Wo der Sozialismus immer noch siegt

Für die Bank Bär ist die DDR noch ziemlich lebendig. Zumindest kostet sie die Bärenbanker 150 Millionen Franken.

«Die Ostschweiz» Archiv am 27. September 2020

Es ist eine richtig hübsch verzwickte Geschichte, die nun nach dem rechtsgültigen Bundesgerichtsurteil die Privatbank Bär rund 150 Millionen Franken aus dem Pelz zwackt.

Es war einmal die DDR. Der erste Arbeiter- und Bauernstaat auf deutschem Boden hatte während den ganze vierzig Jahren seiner Existenz immer Probleme, genügend Devisen aufzutreiben, also harte, kapitalistische Währung.

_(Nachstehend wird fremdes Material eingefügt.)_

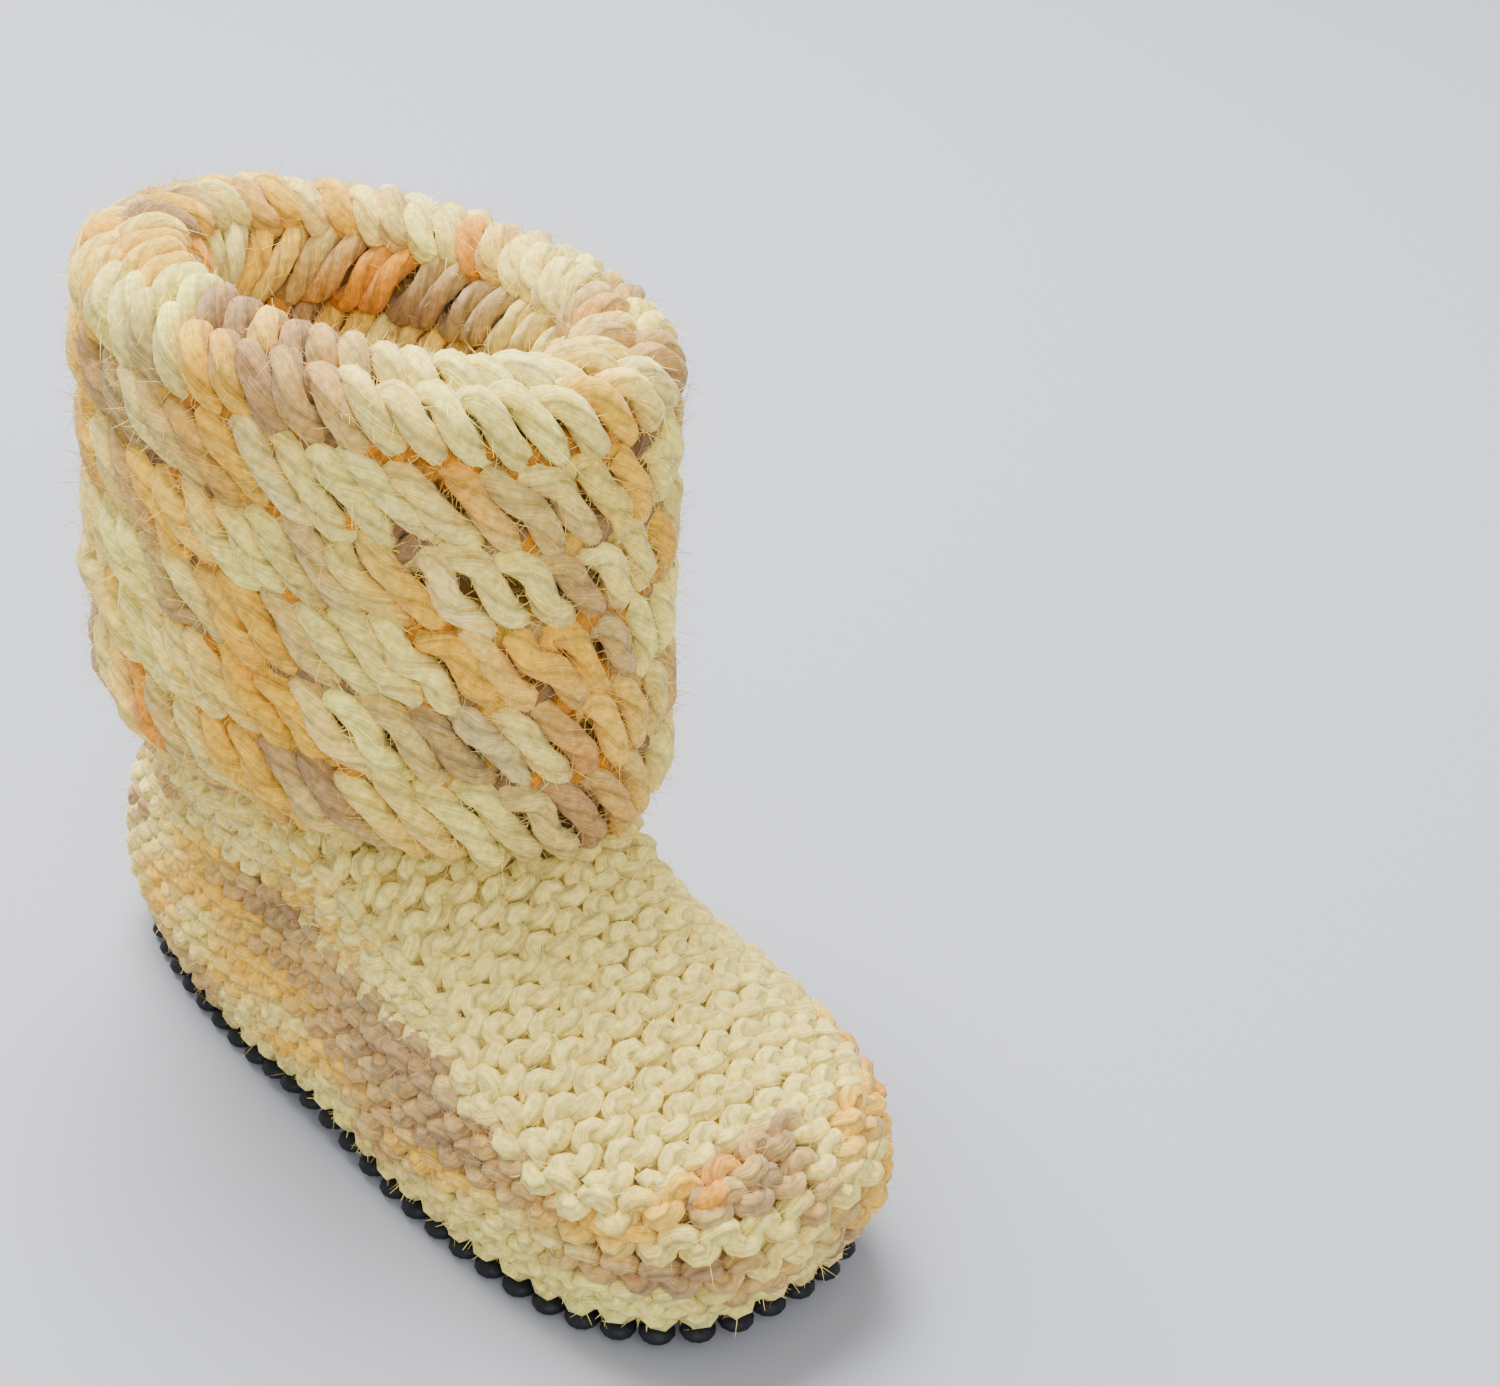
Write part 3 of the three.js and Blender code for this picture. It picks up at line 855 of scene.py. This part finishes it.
def sole_line(edge, y, level, n=40):
    w = half_width(edge, y)
    x = np.linspace(-w, w, n)
    z = np.full(n, level + sole_lift(np.array(y)))
    return np.stack([x, np.full(n, y), z], -1)


SOLE_EDGE = outline(-WALL - CLEARANCE)
GRIP_EDGE = outline(0.2)
soles = Yarns()
y = SOLE_EDGE[:, 1].min() + 2.5
while y < SOLE_EDGE[:, 1].max() - 1.5:
    for level, facing in ((SEAM_HEIGHT + SOLE_THICKNESS - 1.2, 1.0), (SEAM_HEIGHT + 1.3, -1.0)):
        curve = sole_line(SOLE_EDGE, y, level)
        normal = np.tile([0.0, 0.0, facing], (len(curve), 1))
        up = np.tile([0.0, 1.0, 0.0], (len(curve), 1))
        if half_width(SOLE_EDGE, y) > 3:
            dyes = varied("ttcm", [4, 3, 2, 1], 20)
            garter(soles, curve, up, normal, STITCH, dyes, False, size=0.85, seg=6, sides=6)
    y += STITCH
soles.build("sole_yarn", "tan_knit", WOOL)


def sole_shell(u, w):
    angle = 2 * PI * u
    w = w % 1.0
    rim = skin_moved(angle, np.zeros_like(angle), np.full(angle.shape, -WALL - CLEARANCE - 0.6))
    y = rim[:, 1]
    share = np.where(w < 0.5, w * 2, 2 - w * 2)
    x = rim[:, 0] * share
    z = np.where(w < 0.5, SEAM_HEIGHT + 0.9, SEAM_HEIGHT + SOLE_THICKNESS - 0.9) + sole_lift(y)
    return np.stack([x, y, z], -1)


shell("sole_core", "tan_knit", SHADED_BACKING, sole_shell, 100, 12, "knit_sole")

BEAD, BEAD_RADIUS, STRING = 5.0, 2.35, 0.8
RIM_BEAD_PLACE = -0.4
bm = bmesh.new()
xs = np.arange(-6, 7) * BEAD
ys = np.arange(-13, 14) * BEAD
crosses = Yarns()


def inside_grip(x, y, margin=4.0):
    near = min(half_width(GRIP_EDGE, y - margin / 2), half_width(GRIP_EDGE, y + margin / 2))
    return abs(x) < near - margin + 0.01


def bead(x, y):
    lift = float(sole_lift(np.array(y)))
    where = Matrix.Translation(Vector((x, y, GRIP_THICKNESS / 2 + lift)) * MM)
    size = Matrix.Diagonal((BEAD_RADIUS * MM, BEAD_RADIUS * MM, GRIP_THICKNESS / 2 * MM, 1))
    bmesh.ops.create_uvsphere(bm, u_segments=12, v_segments=8, radius=1, matrix=where @ size)


loop, run = measured(outline(RIM_BEAD_PLACE), True)
loop = np.concatenate([loop, np.zeros((len(loop), 1))], 1)
rim_beads = round(run[-1] / BEAD)
for k in range(rim_beads):
    bead(*at_run(loop, run, k * run[-1] / rim_beads)[:2])

for i, x in enumerate(xs):
    for j, y in enumerate(ys):
        lift = float(sole_lift(np.array(y)))
        hole = i % 2 == 1 and j % 2 == 1
        if not hole:
            if not inside_grip(x, y):
                continue
            bead(x, y)
            for dx, dy in ((BEAD, 0), (0, BEAD)):
                ii, jj = (i + 1, j) if dx else (i, j + 1)
                if ii % 2 == 1 and jj % 2 == 1 or not inside_grip(x + dx, y + dy):
                    continue
                lift2 = float(sole_lift(np.array(y + dy)))
                a = Vector((x, y, GRIP_THICKNESS / 2 + lift)) * MM
                b = Vector((x + dx, y + dy, GRIP_THICKNESS / 2 + lift2)) * MM
                turn = (b - a).to_track_quat("Z", "Y").to_matrix().to_4x4()
                bmesh.ops.create_cone(bm, segments=6, radius1=STRING * MM, radius2=STRING * MM,
                                      depth=(b - a).length, matrix=Matrix.Translation((a + b) / 2) @ turn)
        elif inside_grip(x, y, 4.0):
            for sx in (-1, 1):
                t = np.linspace(-1, 1, 11)
                bow = (1 - t ** 2) * 0.35
                path = np.stack([x + t * 3.9, y + sx * t * 3.9, 1.7 + lift - bow + (sx > 0) * 0.3], -1)
                tone = rng.choice(3, p=[0.6, 0.25, 0.15])
                dye = np.tile([PALE, TAN, MAUVE][tone], (11, 1))
                crosses.add(path, np.tile([0, 0, -1.0], (11, 1)), 1.1, dye, sides=7)
for vertex in bm.verts:
    vertex.co.z = max(vertex.co.z, 0.0)
mesh = bpy.data.meshes.new("grip_beads")
bm.to_mesh(mesh)
bm.free()
for face in mesh.polygons:
    face.use_smooth = True
mesh.materials.append(RUBBER)
placed_object("grip_beads", mesh, "grip_mesh", "grip_sole")
crosses.build("cross_stitches", "tan_knit", WOOL)

# The halo of loose fibres
FLOOR_GAP = 0.2


def halo(name, slot, sources, amount, reach=2.0, width=0.1):
    """Loose fibres that stand off the yarns, as thin joined strips."""
    root, out, along, tone = [], [], [], []
    for yarns in sources:
        for points, ring, tangent, dye in yarns.roots:
            n, sides = points.shape[:2]
            root.append(points.reshape(-1, 3))
            out.append(ring.reshape(-1, 3))
            along.append(np.repeat(tangent, sides, axis=0))
            tone.append(np.repeat(dye, sides, axis=0))
    root, out, along, tone = (np.concatenate(a) for a in (root, out, along, tone))
    pick = rng.integers(0, len(root), amount)
    root, out, along, tone = root[pick], out[pick], along[pick], tone[pick]
    root = root + along * rng.normal(0, 0.5, (amount, 1))
    lean = unit(out * 0.7 + along * rng.normal(0, 0.9, (amount, 1)) + rng.normal(0, 0.45, (amount, 3)))
    curl = unit(rng.normal(0, 1, (amount, 3)))
    length = np.minimum(rng.gamma(4.0, reach / 4, amount), 2 * reach)[:, None]
    strip = []
    for t in (0.0, 1.0):
        middle = root - out * 0.15 + lean * length * t + curl * length * 0.35 * t * t
        side = unit(np.cross(lean, curl)) * width * (1 - 0.6 * t) / 2
        strip.append(np.stack([middle - side, middle + side], 1))
    points = np.stack(strip, 1).reshape(-1, 3) * MM
    points[:, 2] = np.maximum(points[:, 2], FLOOR_GAP * MM)
    faces = np.arange(amount)[:, None] * 4 + [[0, 1, 3, 2]]
    mesh = quad_mesh(name, points, faces, FIBRE)
    dyed(mesh, np.repeat(tone, 4, axis=0))
    mesh.update(calc_edges=True)
    return placed_object(name, mesh, slot)


halo("cuff_halo", "cuff_knit", [outer], 60000, reach=1.9)
halo("rim_halo", "cuff_knit", [rim], 30000, reach=1.8)
halo("foot_halo", "variegated_knit", [band, ankle], 40000, reach=1.3)
halo("panel_halo", "cream_knit", [panel], 16000, reach=1.2)

# Floor, light and camera
bpy.ops.mesh.primitive_plane_add(size=6, location=(0, 0, -FLOOR_GAP * MM))
floor = bpy.context.object
floor.name = "floor"
floor.data.materials.append(plain("backdrop", colour(162, 164, 171), roughness=0.8))


def lamp(name, place, aim, size, power, tone=(1, 1, 1)):
    data = bpy.data.lights.new(name, "AREA")
    data.size = size
    data.energy = power
    data.color = tone
    light = bpy.data.objects.new(name, data)
    bpy.context.collection.objects.link(light)
    light.location = place
    light.rotation_euler = (Vector(aim) - Vector(place)).to_track_quat("-Z", "Y").to_euler()
    return light


lamp("overhead", (0.1, 0.5, 1.1), (0, 0.05, 0), 0.8, 50)
lamp("front", (-0.5, -0.9, 0.8), (0, 0, 0.04), 0.7, 9)
world = bpy.data.worlds.new("studio")
world.use_nodes = True
world.node_tree.nodes["Background"].inputs["Color"].default_value = (0.9, 0.93, 1, 1)
world.node_tree.nodes["Background"].inputs["Strength"].default_value = 0.9
bpy.context.scene.world = world

AZIMUTH, ELEVATION, ROLL = math.radians(-44.09), math.radians(29.53), math.radians(3.6)
DISTANCE, TARGET, FOCAL_PIXELS, WIDE_PIXELS = 394.46, Vector((49.24, -0.68, 45)), 2741.65, 1500
back = Vector((math.sin(AZIMUTH) * math.cos(ELEVATION), -math.cos(AZIMUTH) * math.cos(ELEVATION),
               math.sin(ELEVATION)))
data = bpy.data.cameras.new("camera")
camera = bpy.data.objects.new("camera", data)
bpy.context.collection.objects.link(camera)
right = (-back).cross(Vector((0, 0, 1))).normalized()
upward = right.cross(-back)
cos_roll, sin_roll = math.cos(ROLL), math.sin(ROLL)
right, upward = right * cos_roll + upward * sin_roll, upward * cos_roll - right * sin_roll
turn = Matrix((right, upward, back)).transposed().to_4x4()
camera.matrix_world = Matrix.Translation((TARGET + back * DISTANCE) * MM) @ turn
data.sensor_width = 36
data.lens = 36 * FOCAL_PIXELS / WIDE_PIXELS
data.clip_start = 0.01
bpy.context.scene.camera = camera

Dafür zuständig war eine Staatsbehörde mit über 3000 Angestellten und dem harmlosen Namen «Bereich Kommerzielle Koordinierung» (KoKo). Hier wurde unter Federführung des Stasi-Obersten Alexander Schalck-Golodkowski so ziemlich alles gemacht, um an Devisen heranzukommen.

Mit dem Ende der DDR war es dann auch aus mit KoKo und Devisenbeschaffung. Sie landete bei der westdeutschen Treuhand, beziehungsweise bei der «Bundesanstalt für vereinigungsbedingte Sonderaufgaben» (BvS).

Beim Untergang der DDR verschwanden neben dem Sozialismus auch gewaltige Geldbeträge, die umsichtig bei kapitalistischen Banken geparkt waren. So mit allem Drum und Dran wird geschätzt, dass sich ungefähr eine Milliarde Franken (nach heutigem Wert) in die Taschen ehemaliger Genossen und Geldverwalter verdünnisierten.

Das wäre dann ohne Zweifel der grösste Bankraub aller Zeiten, absurderweise begangen von Kommunisten. Seit 1990 hat es sich die BvS aber zur Aufgabe gemacht, diesen verschwundenen Geldern nachzuforschen und zu versuchen, sie wieder einzutreiben.

Die BvS ist den Spuren von Tarnfirmen dieser KoKo nachgegangen. Und wurde bei der Schweizer Privatbank Cantrade fündig. Diese fusionierte mit der Privatbank Ehinger & Armand von Ernst, diese wiederum gehörte zu den Privatbanken der UBS und 2005 schliesslich kaufte Bank Julius Bär der UBS diese Banken ab. Womit sich heute die Bundesrepublik Deutschland als Rechtsnachfolger der DDR und Bank Bär als Rechtsnachfolger der Cantrade vor Gericht gegenüberstehen. Die Bundesrepublik behauptet, zwischen 1990 und 1992 habe es nicht autorisierte Geldbezüge von Konten der KoKo-Tarnfirma bei Cantrade gegeben, wofür immerhin 28 Jahre später Bank Bär geradezustehen habe.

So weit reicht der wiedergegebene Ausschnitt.